Sample response. Rounding intermediate values introduces rounding error at each step; these errors compound through the calculation and can make the final answer significantly wrong even though the method is correct [1 mark for identifying the problem]. Example: n = 15 ÷ 18.015 = 0.8327 mol; if rounded to 0.83, then V = 0.83 × 24.8 = 20.58 L, whereas the correct answer is V = 0.8327 × 24.8 = 20.65 L — a 0.07 L error from one early rounding [1 mark for quantified example]. The student should carry full calculator precision through all intermediate steps and round only the final answer to an appropriate number of significant figures [1 mark for correct practice].

Sample response. There is no direct formula linking gas volume to number of particles, because moles is the central “currency” that connects all four pathways; no pathway skips it [1 mark for justification]. Step 1: use n = V ÷ V_m (L04 gas volume pathway) to convert volume to moles [1 mark]. Step 2: use N = n × N_A (L01 particles pathway) to convert moles to number of particles [1 mark].

Sample response (a) — Trial 1 working. Reaction: 2H₂O → 2H₂ + O₂; so n(O₂) = n(H₂O) ÷ 2. n(H₂O) = m ÷ MM = 0.180 ÷ 18.015 = 9.992 × 10⁻³ mol. n(O₂) = 9.992 × 10⁻³ ÷ 2 = 4.996 × 10⁻³ mol. V_m = V(O₂) ÷ n(O₂) = 0.124 ÷ 4.996 × 10⁻³ = 24.82 L mol⁻¹. Trial 2: n(O₂) = 9.991 × 10⁻³ mol; V_m = 0.248 ÷ 9.991 × 10⁻³ = 24.82 L mol⁻¹. Trial 3: n(O₂) = 1.499 × 10⁻² mol; V_m = 0.371 ÷ 1.499 × 10⁻² = 24.75 L mol⁻¹. Marking: 1 mark per completed row (3 marks for n column; 2 marks for V_m column first two rows; accept ±0.05 rounding). Full working for Trial 1: 2 additional marks (1 formula; 1 correct answer).

Sample response (b). Average V_m = (24.82 + 24.82 + 24.75) ÷ 3 = 24.80 L mol⁻¹. Percentage error = |24.80 − 24.8| ÷ 24.8 × 100 = 0%. Excellent agreement in this case. One source of discrepancy in a real experiment: water vapour pressure in the gas syringe would inflate the measured volume; or temperature slightly above/below 25 °C affects V_m. Marking: 1 mark average; 1 mark percentage error with correct formula; 1 mark for a valid, explained source of discrepancy.
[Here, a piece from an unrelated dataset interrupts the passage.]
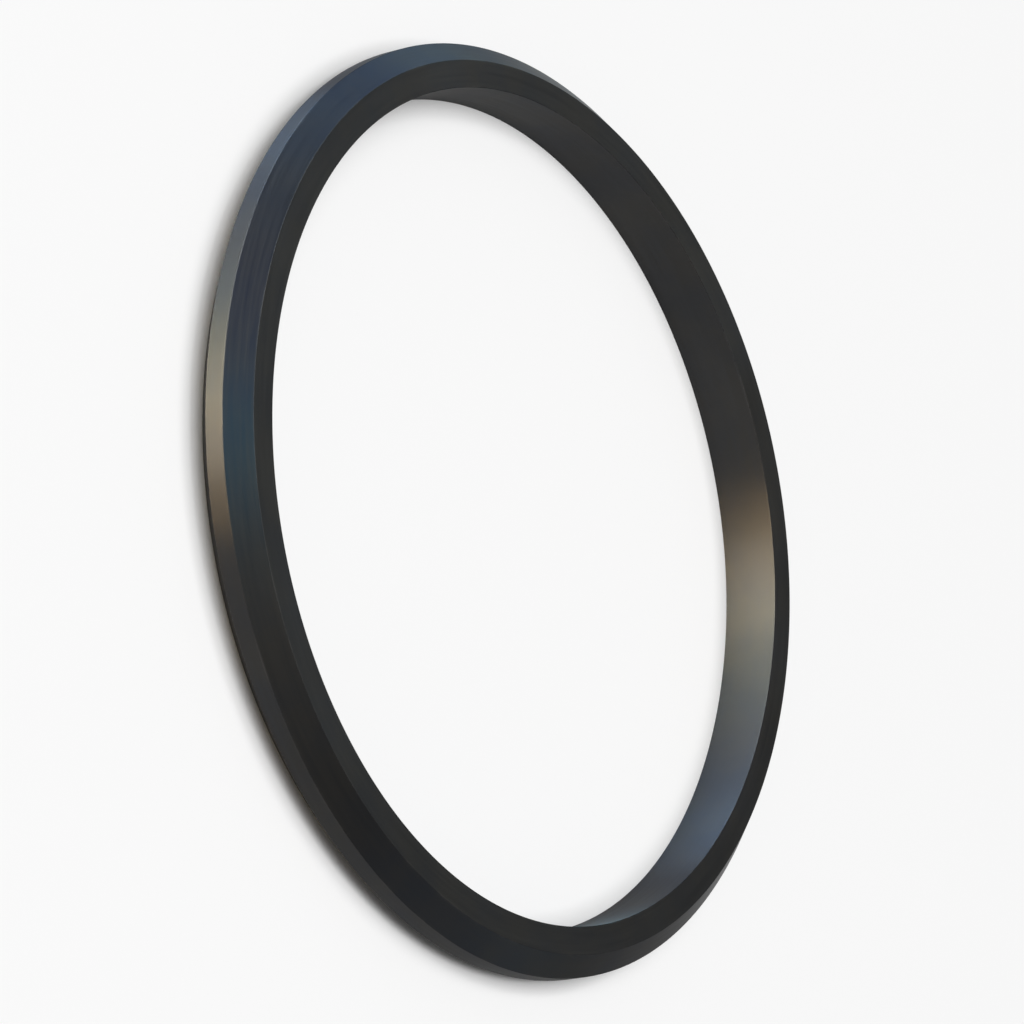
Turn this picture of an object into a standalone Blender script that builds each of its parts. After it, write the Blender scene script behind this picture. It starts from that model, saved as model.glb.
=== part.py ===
"""A seal ring, turned in one piece from steel and finished in black oxide.

The ring has a plain cylindrical bore, a flat sealing face on each side, and a narrow outer land
between two equal chamfers. It lies on its lower face: the origin is the centre of that face, and
the axis of the ring is +Z. Lengths are in metres.
"""

import math

import bmesh
import bpy

MM = 0.001

# The section of the ring, laid out from the bore outwards and from one face to the other.
BORE_DIAMETER = 60.0 * MM
FACE_WIDTH = 2.0 * MM  # the flat sealing face, measured along the radius
LAND_WIDTH = 1.4 * MM  # the outer cylinder between the chamfers, measured along the axis
CHAMFER_DEPTH = 1.5 * MM  # how far a chamfer cuts in along the radius
CHAMFER_ANGLE = math.radians(45.0)  # between the chamfer and the axis
EDGE_RADIUS = 0.02 * MM  # every edge is broken by this radius

# How finely the turned surfaces are divided, and where their shading breaks.
STEPS_ROUND = 180
STEPS_PER_EDGE = 2
SHARP_ANGLE = math.radians(15.0)  # a steeper turn between two facets is shaded as a sharp edge

# The finish.
BLACK_OXIDE_COLOUR = (0.073, 0.072, 0.072, 1.0)
BLACK_OXIDE_METALLIC = 1.0
BLACK_OXIDE_ROUGHNESS = 0.38


def clear_scene():
    """Removes every object that is in the scene when the script starts."""
    for old in list(bpy.data.objects):
        bpy.data.objects.remove(old, do_unlink=True)


def section_corners():
    """The six sharp corners of the section as (radius, height), anticlockwise from the bore."""
    bore_radius = BORE_DIAMETER / 2
    face_radius = bore_radius + FACE_WIDTH
    outside_radius = face_radius + CHAMFER_DEPTH
    chamfer_height = CHAMFER_DEPTH / math.tan(CHAMFER_ANGLE)
    land_bottom = chamfer_height
    land_top = land_bottom + LAND_WIDTH
    ring_width = land_top + chamfer_height
    return [
        (bore_radius, 0.0),
        (face_radius, 0.0),
        (outside_radius, land_bottom),
        (outside_radius, land_top),
        (face_radius, ring_width),
        (bore_radius, ring_width),
    ]


def broken_edge(before, corner, after):
    """The points of the arc that breaks one corner, touching the two sides that meet there."""
    to_before = math.atan2(before[1] - corner[1], before[0] - corner[0])
    to_after = math.atan2(after[1] - corner[1], after[0] - corner[0])
    inside_angle = (to_before - to_after) % math.tau
    turn = math.pi - inside_angle
    centre_distance = EDGE_RADIUS / math.sin(inside_angle / 2)
    bisector = to_after + inside_angle / 2
    centre_r = corner[0] + centre_distance * math.cos(bisector)
    centre_z = corner[1] + centre_distance * math.sin(bisector)
    first_angle = bisector + math.pi - turn / 2
    points = []
    for step in range(STEPS_PER_EDGE + 1):
        angle = first_angle + turn * step / STEPS_PER_EDGE
        r = centre_r + EDGE_RADIUS * math.cos(angle)
        z = centre_z + EDGE_RADIUS * math.sin(angle)
        points.append((r, z))
    return points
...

Sample response (c). Smaller volume [1]. At 10 °C, gas molecules have lower average kinetic energy and move less vigorously, so they occupy less volume for the same number of moles (Charles’s Law: V ∝ T at constant pressure). The molar volume at 10 °C < 24.8 L mol⁻¹, so the same number of moles of O₂ produced would occupy a smaller volume than 124 mL [1].

Sample response. Moles are described as the “central currency” because they are the only quantity that connects all other quantities in IQ1. There is no formula that converts, for example, mass directly to a number of particles, or gas volume directly to mass — every pathway must pass through moles as an intermediate step. This is because moles represent an absolute count of entities scaled by Avogadro’s number, and it is this count that relates to mass via the molar mass (a substance-specific constant from the periodic table) or to volume via the molar volume (a condition-specific constant). Skipping the moles step means using the wrong formula for the conversion and produces dimensionally inconsistent answers: multiplying grams by Avogadro’s number, for example, produces units of g entities mol⁻¹, not a pure count of particles — the answer is numerically meaningless. In Australian industrial context: at the Kwinana nickel refinery in Western Australia, engineers must calculate precisely how many kilograms of nickel sulfate (NiSO₄, MM = 154.75 g mol⁻¹) to produce per day from a target output of 5.00 × 10²⁵ Ni atoms. Step 1 (L01): n = N ÷ N_A = 5.00 × 10²⁵ ÷ 6.022 × 10²³ = 83.04 mol. Step 2 (L02): m = n × MM = 83.04 × 154.75 = 12 850 g (12.85 kg). If the moles step were skipped and the engineer multiplied 5.00 × 10²⁵ × 154.75 directly, the result (7.74 × 10²⁷ g) is physically nonsensical and 10²⁴-fold too large. Both pathways (L01 and L02) must contribute; neither alone can complete the conversion. Moles therefore function as the universal, dimensionally correct “exchange rate” between all measured quantities in quantitative chemistry.

Marking criteria (6 marks). 1 = explains why moles are the central currency (no direct formula exists between any two non-moles quantities; pathway must pass through moles). 1 = identifies at least two of the four IQ1 pathways and the quantities they connect. 1 = evaluates the consequence of skipping moles with a specific example (dimensional/unit inconsistency or numerical error). 1 = a named real or Australian industrial context introduced correctly. 1 = at least two pathways applied correctly with full working in the chosen example. 1 = reaches an explicit evaluative conclusion integrating why the moles-as-currency model is chemically necessary and not just a convention.